The implementation plan offers four initiatives to tackle this objective. The first two task the State Department with using the International Technology Security and Innovation Fund to “advance international adoption of policies and regulatory frameworks for secure ICT [information and communication technology] ecosystems” and “promote the development and deployment of open and interoperable network architectures.” Both of these initiatives are set to be completed by March 2024.

Under the third initiative, the National Telecommunications and Information Administration (NTIA) is tasked with the administration of the Public Wireless Supply Chain Innovation Fund. The NTIA awarded the first phase of funding in August, focused on “develop[ing] testing and evaluation procedures for next-generation cellular wireless systems in the upper mid-band.” The final initiative tasks NIST with promulgating the Cybersecurity Supply Chain Risk Management best practices by March 2025. These have the intention of improving the transparency, security, resilience, and trustworthiness of global supply chains by increasing trust in foreign suppliers.

Conclusion

The implementation of the National Cybersecurity Strategy is an iterative, ongoing process. This first installment of the plan illustrates that progression on implementation of the various pillars varies. Some of the pillars—which are the broader objectives by which the administration seeks to achieve the strategy’s two fundamental shifts—started with programs that were underway at the time the cybersecurity strategy was originally published and are now continuing as initiatives in the implementation plan. But other pillars and their corresponding strategic objectives appear to be on a much slower implementation trajectory. As noted previously, the production of a legislative proposal for new software liability standards appears to be a long way off. Indeed, it is reasonable to consider whether fundamental questions have been asked and answered and key concepts defined that are foundational to such a proposal.

But it should not be assumed that just because the implementation of certain pillars appears farther along than others means that significant, demonstrable progress toward achieving the broader objectives of those pillars has occurred. Such assessments should not be viewed or conducted as compliance-like checklists. Evaluations should be made only in the context of reliable mechanisms and processes for measuring effectiveness. The very last part of the implementation plan therefore introduces three initiatives focused on assessing the effectiveness of the NCS. They involve the ONCD issuing a report on the effectiveness of implementing the strategy, identifying and applying lessons learned from “cyber incidents” to the implementation of the strategy, and aligning budgetary guidance with cybersecurity strategy implementation. And like other strategic objectives and initiatives discussed in the plan, these initiatives appear to require additional planning and metrics for assessment.

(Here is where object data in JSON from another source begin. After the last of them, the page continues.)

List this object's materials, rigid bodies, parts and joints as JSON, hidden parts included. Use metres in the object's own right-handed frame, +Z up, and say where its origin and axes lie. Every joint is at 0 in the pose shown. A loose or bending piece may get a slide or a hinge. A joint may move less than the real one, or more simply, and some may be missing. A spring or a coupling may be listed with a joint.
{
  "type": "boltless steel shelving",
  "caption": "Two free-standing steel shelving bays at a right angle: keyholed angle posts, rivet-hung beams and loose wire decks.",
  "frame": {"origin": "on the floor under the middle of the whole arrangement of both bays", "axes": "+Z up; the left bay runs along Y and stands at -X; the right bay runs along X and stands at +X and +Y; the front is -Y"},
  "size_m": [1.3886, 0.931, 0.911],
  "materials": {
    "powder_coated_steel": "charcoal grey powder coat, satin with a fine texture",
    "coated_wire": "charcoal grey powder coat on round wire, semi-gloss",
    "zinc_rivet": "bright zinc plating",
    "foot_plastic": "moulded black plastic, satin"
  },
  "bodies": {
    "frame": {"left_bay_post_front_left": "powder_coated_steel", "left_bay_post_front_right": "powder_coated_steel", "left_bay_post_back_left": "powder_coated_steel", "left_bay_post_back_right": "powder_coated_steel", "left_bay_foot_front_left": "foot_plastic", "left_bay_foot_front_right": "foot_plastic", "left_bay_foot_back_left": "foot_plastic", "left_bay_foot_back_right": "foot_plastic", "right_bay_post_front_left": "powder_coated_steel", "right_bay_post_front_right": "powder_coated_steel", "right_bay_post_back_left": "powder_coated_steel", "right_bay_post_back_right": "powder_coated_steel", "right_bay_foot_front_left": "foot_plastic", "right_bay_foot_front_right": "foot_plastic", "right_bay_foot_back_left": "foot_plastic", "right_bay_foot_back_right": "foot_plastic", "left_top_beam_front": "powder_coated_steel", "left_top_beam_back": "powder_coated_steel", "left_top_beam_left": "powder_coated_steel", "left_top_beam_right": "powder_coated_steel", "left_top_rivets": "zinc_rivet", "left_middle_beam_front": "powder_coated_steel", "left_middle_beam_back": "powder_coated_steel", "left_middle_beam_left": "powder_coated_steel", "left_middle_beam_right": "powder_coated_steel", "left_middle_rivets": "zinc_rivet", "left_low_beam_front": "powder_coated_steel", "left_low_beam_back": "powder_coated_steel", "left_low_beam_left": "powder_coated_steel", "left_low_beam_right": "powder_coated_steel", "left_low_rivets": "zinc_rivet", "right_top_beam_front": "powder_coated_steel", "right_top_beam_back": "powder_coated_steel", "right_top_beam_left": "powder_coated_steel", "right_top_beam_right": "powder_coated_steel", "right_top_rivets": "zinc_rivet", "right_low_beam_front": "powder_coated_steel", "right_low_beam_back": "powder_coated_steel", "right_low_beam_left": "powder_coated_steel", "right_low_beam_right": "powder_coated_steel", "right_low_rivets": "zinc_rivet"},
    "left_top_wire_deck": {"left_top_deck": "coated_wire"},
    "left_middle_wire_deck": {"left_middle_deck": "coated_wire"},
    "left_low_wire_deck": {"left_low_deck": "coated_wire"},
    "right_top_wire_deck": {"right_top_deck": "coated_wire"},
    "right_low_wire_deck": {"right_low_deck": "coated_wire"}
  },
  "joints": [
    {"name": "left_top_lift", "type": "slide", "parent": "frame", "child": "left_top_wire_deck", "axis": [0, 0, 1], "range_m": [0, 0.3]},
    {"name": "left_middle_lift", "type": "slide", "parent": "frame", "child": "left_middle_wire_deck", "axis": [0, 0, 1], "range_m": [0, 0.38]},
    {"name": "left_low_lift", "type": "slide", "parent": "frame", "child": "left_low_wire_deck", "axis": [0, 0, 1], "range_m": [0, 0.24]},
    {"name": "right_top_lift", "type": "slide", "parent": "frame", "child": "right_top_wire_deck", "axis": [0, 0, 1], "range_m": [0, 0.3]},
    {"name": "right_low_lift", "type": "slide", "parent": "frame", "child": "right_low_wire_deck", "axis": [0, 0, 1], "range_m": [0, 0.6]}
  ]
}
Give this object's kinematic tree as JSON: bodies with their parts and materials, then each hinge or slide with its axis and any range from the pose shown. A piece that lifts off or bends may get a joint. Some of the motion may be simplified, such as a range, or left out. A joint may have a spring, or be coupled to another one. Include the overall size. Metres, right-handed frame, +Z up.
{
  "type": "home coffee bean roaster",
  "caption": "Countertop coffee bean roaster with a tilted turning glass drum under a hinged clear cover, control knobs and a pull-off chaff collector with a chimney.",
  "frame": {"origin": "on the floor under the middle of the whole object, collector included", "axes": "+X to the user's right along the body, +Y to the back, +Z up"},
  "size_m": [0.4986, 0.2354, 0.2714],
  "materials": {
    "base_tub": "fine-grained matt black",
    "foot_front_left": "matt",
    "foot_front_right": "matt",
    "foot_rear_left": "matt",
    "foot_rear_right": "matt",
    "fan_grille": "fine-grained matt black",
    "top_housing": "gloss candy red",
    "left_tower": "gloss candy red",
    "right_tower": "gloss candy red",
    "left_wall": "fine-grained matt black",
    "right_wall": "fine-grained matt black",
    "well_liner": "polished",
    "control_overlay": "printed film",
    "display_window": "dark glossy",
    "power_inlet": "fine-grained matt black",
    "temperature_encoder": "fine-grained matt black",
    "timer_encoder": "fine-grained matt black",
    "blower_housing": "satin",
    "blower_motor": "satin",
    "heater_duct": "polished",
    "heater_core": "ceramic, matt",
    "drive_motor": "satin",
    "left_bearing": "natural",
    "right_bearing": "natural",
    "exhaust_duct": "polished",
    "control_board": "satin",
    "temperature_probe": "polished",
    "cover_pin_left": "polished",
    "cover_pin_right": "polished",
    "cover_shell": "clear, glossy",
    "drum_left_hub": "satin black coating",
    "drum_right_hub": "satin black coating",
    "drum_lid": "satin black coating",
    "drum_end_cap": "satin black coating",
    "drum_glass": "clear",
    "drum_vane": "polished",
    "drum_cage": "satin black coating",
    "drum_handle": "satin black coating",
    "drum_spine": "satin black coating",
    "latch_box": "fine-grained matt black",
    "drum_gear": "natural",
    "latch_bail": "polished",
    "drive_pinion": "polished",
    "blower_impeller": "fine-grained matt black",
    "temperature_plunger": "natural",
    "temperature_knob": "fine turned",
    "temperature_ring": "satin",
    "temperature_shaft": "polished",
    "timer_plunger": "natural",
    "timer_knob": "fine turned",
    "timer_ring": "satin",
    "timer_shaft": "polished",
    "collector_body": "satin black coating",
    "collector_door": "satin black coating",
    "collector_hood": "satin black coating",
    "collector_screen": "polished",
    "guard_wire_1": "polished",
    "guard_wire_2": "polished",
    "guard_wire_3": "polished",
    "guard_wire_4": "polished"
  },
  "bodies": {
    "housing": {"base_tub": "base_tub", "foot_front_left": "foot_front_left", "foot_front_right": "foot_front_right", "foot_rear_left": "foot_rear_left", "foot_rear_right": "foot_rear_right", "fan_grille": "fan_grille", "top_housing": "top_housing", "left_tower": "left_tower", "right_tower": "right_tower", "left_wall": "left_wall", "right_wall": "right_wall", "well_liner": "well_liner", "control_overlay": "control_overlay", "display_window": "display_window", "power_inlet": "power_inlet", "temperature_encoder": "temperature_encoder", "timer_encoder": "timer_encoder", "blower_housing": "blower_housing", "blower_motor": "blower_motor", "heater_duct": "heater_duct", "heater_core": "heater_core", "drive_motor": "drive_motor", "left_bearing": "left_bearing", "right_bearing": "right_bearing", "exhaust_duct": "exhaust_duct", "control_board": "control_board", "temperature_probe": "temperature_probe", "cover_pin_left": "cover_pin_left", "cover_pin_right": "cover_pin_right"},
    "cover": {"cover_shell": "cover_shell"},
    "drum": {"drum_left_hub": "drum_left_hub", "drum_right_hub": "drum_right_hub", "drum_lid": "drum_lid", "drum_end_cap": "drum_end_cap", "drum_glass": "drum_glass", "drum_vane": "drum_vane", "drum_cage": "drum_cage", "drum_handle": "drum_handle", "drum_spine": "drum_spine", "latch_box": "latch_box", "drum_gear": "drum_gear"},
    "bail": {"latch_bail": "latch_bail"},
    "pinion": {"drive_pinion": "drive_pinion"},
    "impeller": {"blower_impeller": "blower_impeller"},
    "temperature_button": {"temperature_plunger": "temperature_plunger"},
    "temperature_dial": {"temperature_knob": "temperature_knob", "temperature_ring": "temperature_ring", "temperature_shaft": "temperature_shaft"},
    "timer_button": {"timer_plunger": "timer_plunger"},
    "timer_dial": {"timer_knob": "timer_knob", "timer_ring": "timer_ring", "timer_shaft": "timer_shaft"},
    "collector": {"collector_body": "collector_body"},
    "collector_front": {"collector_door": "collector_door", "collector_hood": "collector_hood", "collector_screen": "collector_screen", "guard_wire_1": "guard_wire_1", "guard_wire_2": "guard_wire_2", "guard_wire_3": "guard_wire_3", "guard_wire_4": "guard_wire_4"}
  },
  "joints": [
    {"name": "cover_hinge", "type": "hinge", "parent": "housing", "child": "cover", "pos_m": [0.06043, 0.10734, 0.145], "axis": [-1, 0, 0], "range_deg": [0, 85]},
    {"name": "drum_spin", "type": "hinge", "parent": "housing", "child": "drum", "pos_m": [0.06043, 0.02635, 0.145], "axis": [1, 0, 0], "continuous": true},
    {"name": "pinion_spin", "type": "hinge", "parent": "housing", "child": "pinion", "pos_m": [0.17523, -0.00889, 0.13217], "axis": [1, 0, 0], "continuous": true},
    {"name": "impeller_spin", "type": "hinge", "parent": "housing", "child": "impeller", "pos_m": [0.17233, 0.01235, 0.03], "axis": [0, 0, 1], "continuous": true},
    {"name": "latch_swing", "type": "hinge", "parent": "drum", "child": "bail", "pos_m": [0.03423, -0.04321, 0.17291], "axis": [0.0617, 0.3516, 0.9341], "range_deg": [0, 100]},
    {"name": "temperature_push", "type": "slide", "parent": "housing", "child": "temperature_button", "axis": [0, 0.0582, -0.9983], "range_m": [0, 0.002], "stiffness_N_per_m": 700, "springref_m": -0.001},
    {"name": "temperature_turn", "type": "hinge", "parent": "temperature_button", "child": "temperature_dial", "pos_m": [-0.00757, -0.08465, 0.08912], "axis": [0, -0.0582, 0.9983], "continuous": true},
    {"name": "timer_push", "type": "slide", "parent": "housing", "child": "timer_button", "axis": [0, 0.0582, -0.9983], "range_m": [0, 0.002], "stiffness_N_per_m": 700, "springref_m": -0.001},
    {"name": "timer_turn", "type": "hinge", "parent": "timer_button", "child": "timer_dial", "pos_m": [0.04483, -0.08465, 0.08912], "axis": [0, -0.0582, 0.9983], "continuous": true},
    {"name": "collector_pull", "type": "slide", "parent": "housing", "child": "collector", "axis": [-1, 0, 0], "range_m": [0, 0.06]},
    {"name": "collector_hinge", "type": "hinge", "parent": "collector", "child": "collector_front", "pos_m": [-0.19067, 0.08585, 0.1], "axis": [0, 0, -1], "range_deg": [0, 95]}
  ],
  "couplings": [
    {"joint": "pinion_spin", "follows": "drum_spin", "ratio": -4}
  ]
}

It must also be acknowledged that implementation of the NCS does not continue on its own. In the absence of a Biden administration and outside of legislation passed by Congress, agency- or commission-driven efforts may be affirmatively discontinued or simply fall by the wayside. The more progress the Biden administration can make on implementation, to include looking at how to build in processes for the continuation of efforts, the more progress and opportunity for achieving the NCS’s two fundamental shifts.